5 key lessons for insurers from the evolution of data sharing in financial services
At a Glance
Data sharing is now commonplace in the financial services sector. Data shared with customer consent can power a range of new experiences and has the ability to transform the way traditional services are delivered. With Open Insurance still in its infancy, Siobhan Costello, General Counsel at Fidel API, highlights some of the lessons the insurance sector can learn from the opening up of data in the financial services sector.
5 Minute Read
Financial services is increasingly characterized by collaboration between established players and Fintech start-ups delivering new ways of providing traditional services. However, turn the clock back five years and it is true to say that the sector was resistant to change. Enter the regulators to try to solve the problem with Open Banking regulation. While this certainly got the industry moving, many would agree that it could have been less painful if the sector had embraced change and led the charge from the outset.
Insurance is in the early stage of opening up. So there is still time to learn the lessons from the Fintech boom and focus on meeting the changing needs of consumers.
The current state of play in ‘Open Insurance’
Open Insurance and Open Banking refer to the open exchange of data between institutions and other service providers like data firms, tech companies and retailers.
The drivers of the ‘open’ data movement in financial services and insurance are very similar. Consumer demand for faster, more convenient and integrated services has put pressure on traditional institutions to democratise data. The opportunities of data sharing are many:
Delivering traditional services in innovative ways
Serving the as yet unmet needs of consumers
Fixing and transforming broken processes
Solving global social and economic problems
Learning the lessons from open banking
One The first, and probably most important, lesson is that reticence towards change from the bigger banks created a situation in which the regulatory authorities felt compelled to step in. Without that resistance, there may have been no need for PSD2 and PSRs. Looking at other regions, such as North America, open banking is led by the industry not the regulator. And there are plenty who would argue that the market is best placed to decide how to adapt to the needs of its customers.
Two The second lesson is that unlocking the power of data can create a myriad of new customer experiences. Although Open Insurance is in the experimentation phase, the potential for a whole raft of new products, services and even business models in insurance should provide a compelling business case. That may be offering hourly car insurance premiums for those borrowing their parents’ car. Or instant compensation on travel insurance claims. Or preparing a suite of insurance products for key moments in a person’s life, such as when they are buying their first house or having a baby.

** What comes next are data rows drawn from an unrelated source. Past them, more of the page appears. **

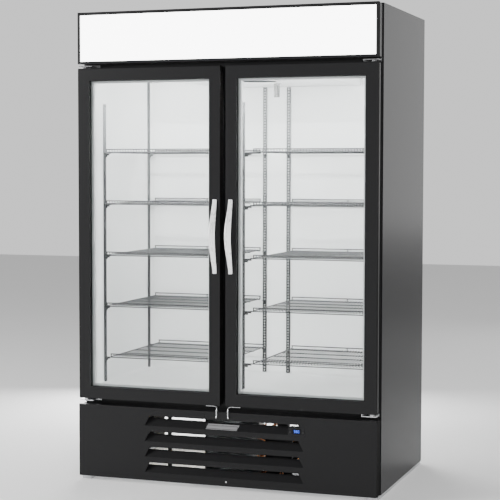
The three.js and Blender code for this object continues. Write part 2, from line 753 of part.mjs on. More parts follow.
function evaporatorCover() {
  const t = EVAP_SHEET;
  const top = LINER_TOP - FIT;
  const rear = LINER_BACK - FIT - PILASTER_DEEP - 1;
  const outer = block([EVAP_LEFT, EVAP_RIGHT], [EVAP_FRONT, rear], [EVAP_BOTTOM, top]);
  const innerX = [EVAP_LEFT + t, EVAP_RIGHT - t];
  const inner = block(innerX, [EVAP_FRONT + t, rear - t], [EVAP_BOTTOM + t, top + t]);
  const through = [EVAP_BOTTOM - t, EVAP_BOTTOM + 2 * t];
  const inlet = drum(EVAP_FAN_RADIUS + 6, 10 * t, 32).translate(EVAP_MIDDLE_X, EVAP_FAN_Y, EVAP_BOTTOM);
  const outletX = [EVAP_LEFT + EVAP_MARGIN, EVAP_RIGHT - EVAP_MARGIN];
  const outlet = block(outletX, [rear - 40, rear - 16], through);
  return shaped([outer], [inner, inlet, outlet]);
}

function evaporatorCoil() {
  const zs = [EVAP_BOTTOM + 14, LINER_TOP - 12];
  return block([EVAP_LEFT + EVAP_MARGIN, EVAP_RIGHT - EVAP_MARGIN], EVAP_COIL_Y, zs);
}

// A round can on a strap across the housing, its shaft reaching down to the fan's hub.
function evaporatorFanMotor() {
  const end = EVAP_SHEET + 0.5;
  const strapHalf = 12;
  const shaftLength = 22;
  const hubTop = EVAP_BOTTOM + 28;
  const strapY = [EVAP_FAN_Y - strapHalf, EVAP_FAN_Y + strapHalf];
  const strap = block([EVAP_LEFT + end, EVAP_RIGHT - end], strapY, [EVAP_BOTTOM + 92, EVAP_BOTTOM + 96]);
  const can = drum(32, 46, 20).translate(EVAP_MIDDLE_X, EVAP_FAN_Y, EVAP_BOTTOM + 70);
  const shaft = drum(4, shaftLength, 10);
  shaft.translate(EVAP_MIDDLE_X, EVAP_FAN_Y, hubTop + FIT + shaftLength / 2);
  return shaped([strap, can, shaft]);
}

// A sensing bulb clipped to a short bracket that hangs from the evaporator housing.
function temperatureProbe() {
  const x = PROBE_X;
  const y = PROBE_Y;
  const half = 13;
  const top = EVAP_BOTTOM - FIT;
  const bracket = block([x - half, x + half], [y - 3, y], [top - 60, top]);
  const foot = block([x - half, x + half], [y - 3, y + 22], [top - 2, top]);
  const bulb = drum(5, 48, 12).translate(x, y - 7, top - 32);
  const clip = block([x - 4, x + 4], [y - 8, y - 1], [top - 36, top - 28]);
  return shaped([bracket, foot, bulb, clip]);
}

function condenserCoil() {
  const back = COIL_Y[1] + SHROUD_DEPTH;
  const footTop = COIL_Z[0] + 10;
  const pack = block(COIL_X, COIL_Y, [COIL_Z[0] + 8, COIL_Z[1]]);
  const shroud = block(COIL_X, [COIL_Y[1] - 1, back], COIL_Z);
  const well = drum(COOLING_FAN_RADIUS + 8, SHROUD_DEPTH + 6, 36).rotateX(Math.PI / 2);
  well.translate(COOLING_FAN_X, COIL_Y[1] + 24, COOLING_FAN_Z);
  const foot = block(COIL_X, [COIL_Y[0], back], [RAIL_HEIGHT + FIT, footTop]);
  return shaped([pack, shroud, foot], [well]);
}

function condenserFanMotor() {
  const y0 = COOLING_FAN_Y + COOLING_HUB / 2 + FIT;
  const deckTop = RAIL_HEIGHT + FIT;
  const canLength = 66;
  const shaftLength = 14;
  const postY = y0 + 30;
  const postX = [COOLING_FAN_X - 20, COOLING_FAN_X + 20];
  const can = drum(38, canLength, 20).rotateX(Math.PI / 2);
  can.translate(COOLING_FAN_X, y0 + 12 + canLength / 2, COOLING_FAN_Z);
  const shaft = drum(4, shaftLength, 10).rotateX(Math.PI / 2);
  shaft.translate(COOLING_FAN_X, y0 + shaftLength / 2, COOLING_FAN_Z);
  const post = block(postX, [postY, postY + 4], [deckTop, COOLING_FAN_Z]);
  const foot = block(postX, [postY, postY + 60], [deckTop, deckTop + 4]);
  return shaped([can, shaft, post, foot]);
}

// A welded steel can with a seam round its middle, four rubber feet and a terminal box.
function compressor() {
  const r = COMPRESSOR_RADIUS;
  const seam = r + 5;
  const profile = [
    [0, 22], [r * 0.8, 22], [r * 0.96, 42], [r, 70], [seam, 100], [seam, 106],
    [r, 110], [r * 0.97, 150], [r * 0.8, 182], [r * 0.45, 197], [0, 200],
  ];
  const outline = profile.map(([x, y]) => new THREE.Vector2(x, y));
  const can = new THREE.LatheGeometry(outline, 28).rotateX(Math.PI / 2);
  const plate = block([-r - 14, r + 14], [-r * 0.8, r * 0.8], [18, 24]);
  const terminalBox = block([r - 10, r + 34], [-30, 30], [80, 150]);
  const pieces = [can, plate, terminalBox];
  for (const x of [-r, r]) {
    for (const y of [-r * 0.62, r * 0.62]) {
      pieces.push(drum(12, 20, 12).translate(x, y, 10));
    }
  }
  return shaped(pieces).translate(COMPRESSOR_X, COMPRESSOR_Y, RAIL_HEIGHT + FIT);
}

// ---------------------------------------------------------------- assembly
function addShell() {
  for (const [side, sign] of SIDES) {
    place(`${side}_side_panel`, sidePanel(sign), side === "left" ? blackPaint() : greyPaint());
  }
  place("rear_panel", rearPanel(), zinc());
  place("roof_panel", roofPanel(), zinc());
  place("wall_insulation", wallInsulation(), foam());
  place("ceiling_insulation", ceilingInsulation(), foam());
  place("floor_insulation", floorInsulation(), foam());
  place("interior_liner", interiorLiner(), whiteLiner());
  place("face_frame", faceFrame(), blackPaint());
  place("centre_mullion", centreMullion(), whiteLiner());
}

function addCanopy() {
  place("canopy_housing", canopyHousing(), blackPaint());
  place("sign_panel", signPanel(), litAcrylic());
  place("sign_lamp", signLamp(), litAcrylic());
}

function addBase() {
  place("base_frame", baseFrame(), zinc());
  place("front_grille", frontGrille(), blackPaint());
  const badge = place("badge_plate", badgePlate(), steel());
  const bladeLean = Math.atan2(LOUVRE_DEPTH, LOUVRE_HEIGHT - LOUVRE_SLOT);
  badge.position.set(BADGE_X, FIT, LOUVRE_FIRST_TOP - LOUVRE_HEIGHT + 2 * BADGE_THICK);
  badge.rotation.x = -bladeLean;
  place("temperature_controller", temperatureController(), blackPlastic());
  CONTROL_BUTTON_X.forEach((x, index) => {
    const button = place(`controller_button_${index + 1}`, controllerButton(), steel());
    button.position.set(x, CONTROL_PROUD, CONTROL_BUTTON_Z);
  });
}

function addRefrigeration() {
  place("evaporator_cover", evaporatorCover(), whiteLiner());
  place("evaporator_coil", evaporatorCoil(), finMetal());
  place("evaporator_fan_motor", evaporatorFanMotor(), zinc());
  const evaporatorFan = place("evaporator_fan", fanBlades(EVAP_FAN_RADIUS, 5, 16), blackPlastic());
  evaporatorFan.position.set(EVAP_MIDDLE_X, EVAP_FAN_Y, EVAP_BOTTOM + 20);
  place("temperature_probe", temperatureProbe(), zinc());
  place("condenser_coil", condenserCoil(), finMetal());
  place("condenser_fan_motor", condenserFanMotor(), zinc());
  const coolingFan = place("condenser_fan", fanBlades(COOLING_FAN_RADIUS, 4, COOLING_HUB), blackPlastic());
  coolingFan.position.set(COOLING_FAN_X, COOLING_FAN_Y, COOLING_FAN_Z);
  coolingFan.rotation.x = Math.PI / 2;
  place("compressor", compressor(), blackPaint());
}

addShell();
addPilasters();
addShelves();
addCanopy();
addDoors();
addBase();
addRefrigeration();

cabinet.position.y = -(BODY_DEPTH - HANDLE_REACH) / 2;

export default cabinet;
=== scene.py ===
"""Glass door merchandiser: the looks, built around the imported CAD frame. Metres, +Z up."""
import json
import math

import bmesh
import bpy
from mathutils import Matrix, Vector

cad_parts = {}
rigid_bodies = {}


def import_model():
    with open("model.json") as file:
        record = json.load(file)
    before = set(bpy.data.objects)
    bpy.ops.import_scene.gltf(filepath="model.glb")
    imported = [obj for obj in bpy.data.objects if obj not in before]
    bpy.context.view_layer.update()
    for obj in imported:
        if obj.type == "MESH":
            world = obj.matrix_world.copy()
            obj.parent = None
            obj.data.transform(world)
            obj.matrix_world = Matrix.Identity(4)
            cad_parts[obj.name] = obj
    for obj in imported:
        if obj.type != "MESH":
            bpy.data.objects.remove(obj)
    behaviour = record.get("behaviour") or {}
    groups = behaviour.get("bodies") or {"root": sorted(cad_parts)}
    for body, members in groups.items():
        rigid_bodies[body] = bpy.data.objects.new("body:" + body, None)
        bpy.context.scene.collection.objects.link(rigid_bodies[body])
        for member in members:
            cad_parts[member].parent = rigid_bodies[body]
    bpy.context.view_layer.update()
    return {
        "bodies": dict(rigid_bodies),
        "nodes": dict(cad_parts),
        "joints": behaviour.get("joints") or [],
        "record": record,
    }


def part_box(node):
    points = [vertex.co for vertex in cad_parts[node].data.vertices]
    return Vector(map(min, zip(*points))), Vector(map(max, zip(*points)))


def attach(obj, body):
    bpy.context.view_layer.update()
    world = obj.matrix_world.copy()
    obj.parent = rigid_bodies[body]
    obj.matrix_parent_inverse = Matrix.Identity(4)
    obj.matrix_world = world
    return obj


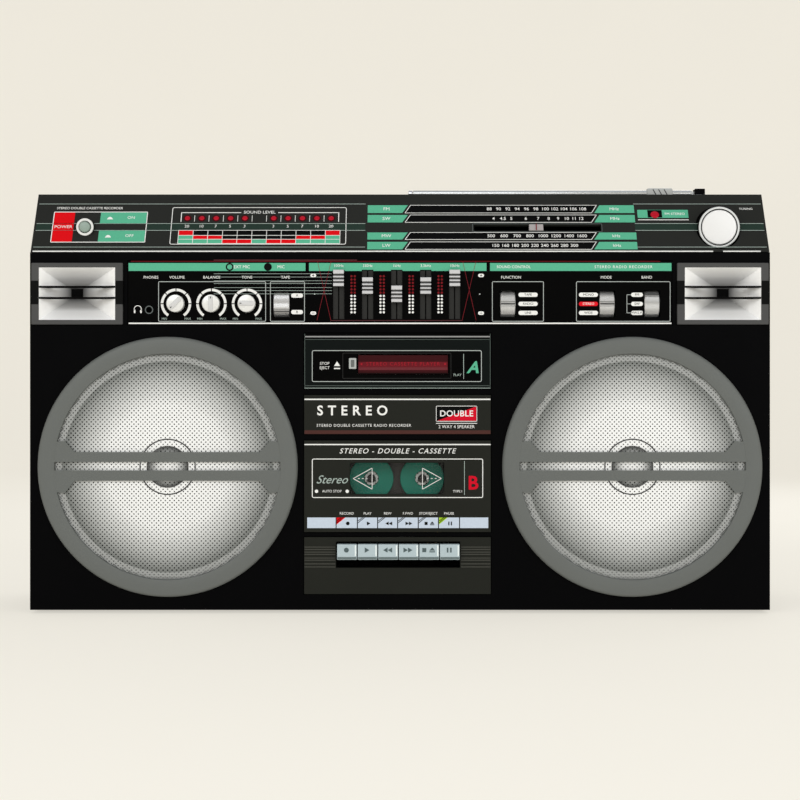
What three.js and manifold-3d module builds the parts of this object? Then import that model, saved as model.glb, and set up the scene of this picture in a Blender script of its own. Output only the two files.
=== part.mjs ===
// Twin-cassette stereo radio in millimetres, +Z up, front facing -Y.
// Inside the `body` group the front face is y = 0, y grows towards the back,
// and z = 0 is the underside of the cabinet; the group puts the feet on z = 0.
import * as THREE from 'three';
import { mergeVertices } from 'three/addons/utils/BufferGeometryUtils.js';
import Module from 'manifold-3d';

const wasm = await Module();
wasm.setup();

// ---------------------------------------------------------------- driving dimensions

const WIDTH = 560;
const DEPTH = 150;
const HEIGHT = 318;
const WALL = 3;
const GAP = 0.3; // clearance between neighbouring pieces
const SPLIT_Y = 70; // seam between the front and rear cabinets
const FOOT_HEIGHT = 2.5;
const KNOB_PROUD = 8; // how far the furthest knob stands in front of the face
const SIDE = WIDTH / 2;

// Slanted dial panel above the vertical front
const SLOPE_BASE_Z = 271;
const SLOPE_SETBACK = 30;
const SLOPE_RISE = HEIGHT - SLOPE_BASE_Z;
const SLOPE_ANGLE = Math.atan2(SLOPE_SETBACK, SLOPE_RISE);
const DIAL_PLATE = 3;

const POWER = { x: -239.9, z: 290.6, button: 4.6, bore: 4.9, bezel: 6.8 };
const TUNING = { x: 242.8, z: 290.3, knob: 15.9, well: 17, wall: 19, floor: 28 };
const POINTER = { x: 104, slope: 23.1, width: 10.8, height: 5.7 };
const POINTER_SLOT = { x0: 56.5, x1: 153.6, height: 6.5 };
const DIAL_DRUM = { x: 190, y: 44, z: 291, radius: 20, width: 6 };

// Control panel
const CONTROL = { x0: -205.7, x1: 205.7, z0: 216.1, z1: 264.1, front: -0.6, back: WALL };
const ROTARY = { z: 231.7, radius: 6.7, shaft: 3, names: ['volume', 'balance', 'tone'] };
const ROTARY_X = [-169.4, -142.6, -115.7];
const POINTER_TURN = [-0.75 * Math.PI, 0, -0.5 * Math.PI];
const SLIDER_X = [-46.4, -24.5, -2.5, 19.4, 41.3];
const SLIDER_Z = [251, 245.2, 239, 245.2, 251];
const SLIDER = { low: 226, high: 251, width: 8, height: 12.5, track: 8.6, stem: 1, slot: 1.7 };
const DRUM_RADIUS = 11;
const DRUM_Y = 9.2;
const DRUMS = [
  { name: 'tape_mode_drum', x0: -96.1, x1: -83.2, z0: 221.7, z1: 240.5, index: -30 },
  { name: 'function_drum', x0: 75.5, x1: 87.7, z0: 221.7, z1: 241.6, index: 0 },
  { name: 'stereo_drum', x0: 150.5, x1: 162.7, z0: 221.7, z1: 241.6, index: 0 },
  { name: 'band_drum', x0: 184.5, x1: 196.7, z0: 221.7, z1: 241.6, index: 38 },
];
const JACKS = [
  { x: -189.8, z: 227.1 },
  { x: -128.8, z: 259.5 },
  { x: -99.9, z: 259.5 },
];

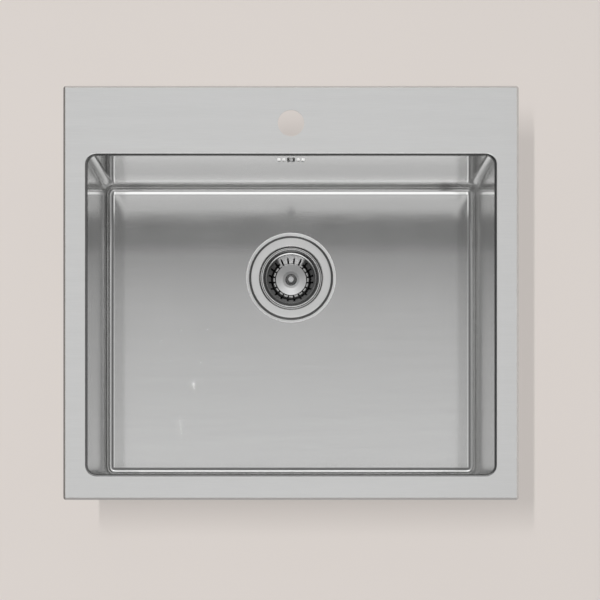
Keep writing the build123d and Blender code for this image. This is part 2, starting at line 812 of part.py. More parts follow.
# Overflow gasket and housing behind the slots, in planes that face the rear
frame_width = slot_pitch * (2 * slots_each_side - 1) + slot_width + 2 * overflow_slot_margin
frame_height = slot_height_middle + 2 * overflow_slot_margin
housing_width = frame_width + 2 * overflow_frame
housing_height = frame_height + 2 * overflow_frame
hose_y = rear_outside + hose_gap + hose_radius
housing_low = overflow_z - housing_height / 2


def behind(distance):
    """The plane behind the rear wall's outside, facing the rear, centred on the slots."""
    at = (0, rear_outside + distance, overflow_z)
    return Plane(origin=at, x_dir=(-1, 0, 0), z_dir=(0, 1, 0))


with BuildPart() as overflow_gasket:
    with BuildSketch(behind(0)):
        RectangleRounded(housing_width, housing_height, housing_corner_radius)
        Rectangle(frame_width, frame_height, mode=Mode.SUBTRACT)
    extrude(amount=overflow_gasket_thickness)
save(overflow_gasket, "overflow_gasket")

channel_depth = housing_depth - housing_back
well_top = housing_low + housing_well_height
with BuildPart() as housing:
    with BuildSketch(behind(overflow_gasket_thickness)):
        RectangleRounded(housing_width, housing_height, housing_corner_radius)
    extrude(amount=housing_depth)
    with BuildSketch(Plane.XY.offset(housing_low)):
        with Locations((0, hose_y)):
            Circle(housing_well_radius)
    extrude(amount=housing_well_height)
    with BuildSketch(behind(overflow_gasket_thickness)):
        Rectangle(frame_width, frame_height)
    extrude(amount=housing_tray_depth, mode=Mode.SUBTRACT)
    with BuildSketch(behind(overflow_gasket_thickness)):
        Rectangle(channel_width, frame_height)
    extrude(amount=channel_depth, mode=Mode.SUBTRACT)
    with BuildSketch(Plane.XY.offset(housing_low)):
        with Locations((0, hose_y)):
            Circle(spigot_radius)
    extrude(amount=-spigot_length)
    with BuildSketch(Plane.XY.offset(housing_low - spigot_length)):
        with Locations((0, hose_y)):
            Circle(spigot_bore_radius)
    bore_height = spigot_length + housing_well_height - housing_back
    extrude(amount=bore_height, mode=Mode.SUBTRACT)
    with BuildSketch(behind(post_gap)):
        Circle(post_radius)
    extrude(amount=overflow_gasket_thickness + channel_depth - post_gap)
    with BuildSketch(behind(post_gap)):
        Circle(overflow_screw_radius + pilot_clearance)
    extrude(amount=overflow_screw_length - sheet, mode=Mode.SUBTRACT)
save(housing, "overflow_housing")

screw_plane = Plane(origin=(0, bowl_rear, overflow_z), x_dir=(-1, 0, 0), z_dir=(0, 1, 0))
with BuildPart() as overflow_screw:
    with BuildSketch(screw_plane):
        Circle(overflow_screw_radius)
    extrude(amount=overflow_screw_length)
    with BuildSketch(screw_plane):
        Circle(overflow_screw_head_radius)
    extrude(amount=-overflow_screw_head_height)
    head_rim = overflow_screw.edges().group_by(Axis.Y)[0]
    fillet(head_rim, overflow_screw_head_round)
save(overflow_screw, "overflow_screw")

# Overflow hose: straight down behind the wall, one bend, then forwards to the inlet
hose_top = housing_low
hose_low = floor_z + inlet_depth
hose_end = inlet_end + hose_seal_thickness
hose_plane = Plane(origin=(0, 0, 0), x_dir=(0, 1, 0), z_dir=(1, 0, 0))
with BuildPart() as hose:
    with BuildLine(hose_plane) as hose_path:
        FilletPolyline(
            (hose_y, hose_top), (hose_y, hose_low), (hose_end, hose_low), radius=hose_bend_radius
        )
    with BuildSketch(Plane.XY.offset(hose_top).shift_origin((0, hose_y, hose_top))):
        Circle(hose_radius)
        Circle(hose_bore_radius, mode=Mode.SUBTRACT)
    sweep(path=hose_path.wires()[0])
    with BuildSketch(inlet_plane.offset(hose_seal_thickness)):
        Circle(cuff_radius)
        Circle(hose_bore_radius, mode=Mode.SUBTRACT)
    extrude(amount=cuff_length)
save(hose, "overflow_hose")
print("hose length", round(hose_path.wires()[0].length, 1), "bend radius", hose_bend_radius)

with BuildPart() as hose_seal:
    with BuildSketch(inlet_plane):
        Circle(cuff_radius - hose_seal_margin)
        Circle(inlet_bore_radius, mode=Mode.SUBTRACT)
    extrude(amount=hose_seal_thickness)
save(hose_seal, "hose_seal")

nut_bore_radius = inlet_radius + nut_clearance
nut_inner_length = nut_overlap + hose_seal_thickness + cuff_length + nut_clearance
with BuildPart() as nut:
    with BuildSketch(inlet_plane.offset(-nut_overlap)):
        Circle(nut_radius)
        with PolarLocations(nut_radius, nut_grips):
            Circle(nut_grip_radius, mode=Mode.SUBTRACT)
    extrude(amount=nut_inner_length + nut_end)
    with BuildSketch(inlet_plane.offset(-nut_overlap)):
        Circle(nut_bore_radius)
    extrude(amount=nut_inner_length, mode=Mode.SUBTRACT)
    with BuildSketch(inlet_plane.offset(-nut_overlap)):
        Circle(hose_radius + nut_hose_clearance)
    extrude(amount=nut_inner_length + nut_end, mode=Mode.SUBTRACT)
save(nut, "hose_nut")

# Steel band round the hose's top, with its screw at one side
band_inner = hose_radius + band_clearance
band_outer = band_inner + band_thickness
band_low = hose_top - band_inset - band_height
with BuildPart() as band:
    with BuildSketch(Plane.XY.offset(band_low)):
        with Locations((0, hose_y)):
            Circle(band_outer)
    extrude(amount=band_height)
    screw_side = Plane(
        origin=(band_outer + band_screw_radius / 2, hose_y, band_low + band_height / 2),
        x_dir=(1, 0, 0),
        z_dir=(0, 1, 0),
    )
    with BuildSketch(screw_side):
        Circle(band_screw_radius)
    extrude(amount=band_screw_length / 2, both=True)
    with BuildSketch(Plane.XY.offset(band_low)):
        with Locations((0, hose_y)):
            Circle(band_inner)
    extrude(amount=band_height, mode=Mode.SUBTRACT)
save(band, "hose_band")
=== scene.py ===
import json
import math

import bpy
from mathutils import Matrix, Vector


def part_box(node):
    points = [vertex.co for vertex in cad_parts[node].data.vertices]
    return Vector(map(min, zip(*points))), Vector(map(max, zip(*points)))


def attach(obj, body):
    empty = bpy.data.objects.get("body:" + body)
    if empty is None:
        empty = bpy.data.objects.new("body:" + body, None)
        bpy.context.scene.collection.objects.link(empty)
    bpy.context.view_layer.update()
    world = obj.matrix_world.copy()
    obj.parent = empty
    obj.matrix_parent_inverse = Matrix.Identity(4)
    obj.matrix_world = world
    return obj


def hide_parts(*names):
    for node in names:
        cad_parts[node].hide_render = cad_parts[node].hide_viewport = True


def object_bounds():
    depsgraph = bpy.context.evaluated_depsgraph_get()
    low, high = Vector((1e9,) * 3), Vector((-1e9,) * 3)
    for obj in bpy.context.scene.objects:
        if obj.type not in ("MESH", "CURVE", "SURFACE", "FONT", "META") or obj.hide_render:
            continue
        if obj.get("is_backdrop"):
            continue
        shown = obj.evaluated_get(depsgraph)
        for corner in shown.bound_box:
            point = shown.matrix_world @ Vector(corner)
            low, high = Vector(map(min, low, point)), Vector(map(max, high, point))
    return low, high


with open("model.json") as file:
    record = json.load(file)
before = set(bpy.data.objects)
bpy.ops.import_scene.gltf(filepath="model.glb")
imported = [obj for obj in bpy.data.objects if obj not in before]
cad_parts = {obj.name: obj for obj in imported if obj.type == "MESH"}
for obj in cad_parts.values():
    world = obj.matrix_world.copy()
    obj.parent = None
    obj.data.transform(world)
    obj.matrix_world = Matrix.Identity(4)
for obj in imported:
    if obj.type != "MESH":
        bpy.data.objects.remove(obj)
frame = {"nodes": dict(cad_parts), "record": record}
low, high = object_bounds()
nodes = frame["nodes"]
scene = bpy.context.scene

# Places that the looks share with the solids, in metres
STAGE_GAP = 0.004
STAGE_LEVEL = low.z - STAGE_GAP
DECK_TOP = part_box("deck")[1].z
BOWL_LOW, BOWL_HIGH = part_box("bowl")
FLANGE_LOW, FLANGE_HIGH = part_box("waste_flange")
HOUSING_LOW, HOUSING_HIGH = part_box("overflow_housing")
HOSE_LOW, HOSE_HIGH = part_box("overflow_hose")

# The bowl's mouth, a rounded rectangle at the outer edge of the turned-down rim: its middle, the
# half size between the centres of its corners, and the radius of those
SHEET = 0.001
ROLL = 0.0031
MOUTH_CORNER = 0.014
MOUTH_MIDDLE = tuple((BOWL_LOW + BOWL_HIGH) / 2)
MOUTH_STRAIGHT = tuple(
    (BOWL_HIGH - BOWL_LOW) / 2 + Vector((ROLL - 2 * SHEET - MOUTH_CORNER,) * 3)
)
# Painted shade: the tone of the dark band where the deck turns down into the mouth
MOUTH_PAINTED_SHADE = 0.24
# Painted shade: the tone of the dark bevel on the deck's left side, the side turned from the light
LEFT_BEVEL_PAINTED_SHADE = 0.45

# Painted shade on the bowl's floor, darker at the rear strip and over the rear half, and painted
# light on the walls' lower half; from where to where each fades in: Y on the floor, Z on the walls
REAR_EDGE, REAR_EDGE_SHADE = (BOWL_HIGH.y - 0.046, BOWL_HIGH.y - 0.032), 0.62
REAR_HALF, REAR_HALF_SHADE = (BOWL_HIGH.y - 0.096, BOWL_HIGH.y - 0.072), 0.8
# Painted light: the walls' lower half is brightened by this gain
LOWER_WALL_LIGHT, LOWER_WALL_LIGHT_GAIN = (BOWL_LOW.z + 0.098, BOWL_LOW.z + 0.055), 1.18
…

Three The third lesson is to capitalise on the opportunity. Institutions that railed against Open Banking put themselves on the back foot once legislation forced their hand. Those that failed to prepare for the opportunities of data sharing are the ones most at risk of disruption and losing customers. FinTechs and big tech companies that knew the value of data as currency in our digital world have taken bite-sized chunks out of established markets. And the traditional players that looked to partner with tech entrepreneurs early are now emerging as winners. With Open Insurance there is the opportunity for large insurers to do things differently. Instead of fighting against change, those that embrace it will emerge victorious.
Four The fourth lesson relates to collaboration. The magic happens when traditional, experienced players partner with more agile tech disruptors looking to do things differently. Everyone stands to benefit from this model. Traditional players stay ahead of changing consumer demands and technology and the emerging tech companies are able to scale. There is every reason to believe that the combination of traditional insurance giants and new tech companies would create new sources of value for consumers together. Instead of ‘locking in’ customers, insurers could partner with others to create better experiences, convenient services and cheaper products. In turn, these can lead to increased profits, better brand loyalty and greater market share.
Five The final lesson is simply not to underestimate the sheer pace of change. The habits of consumers are ever-changing. Advances in technology and the way services are consumed in other sectors will all influence what customers demand and expect from their traditional service providers.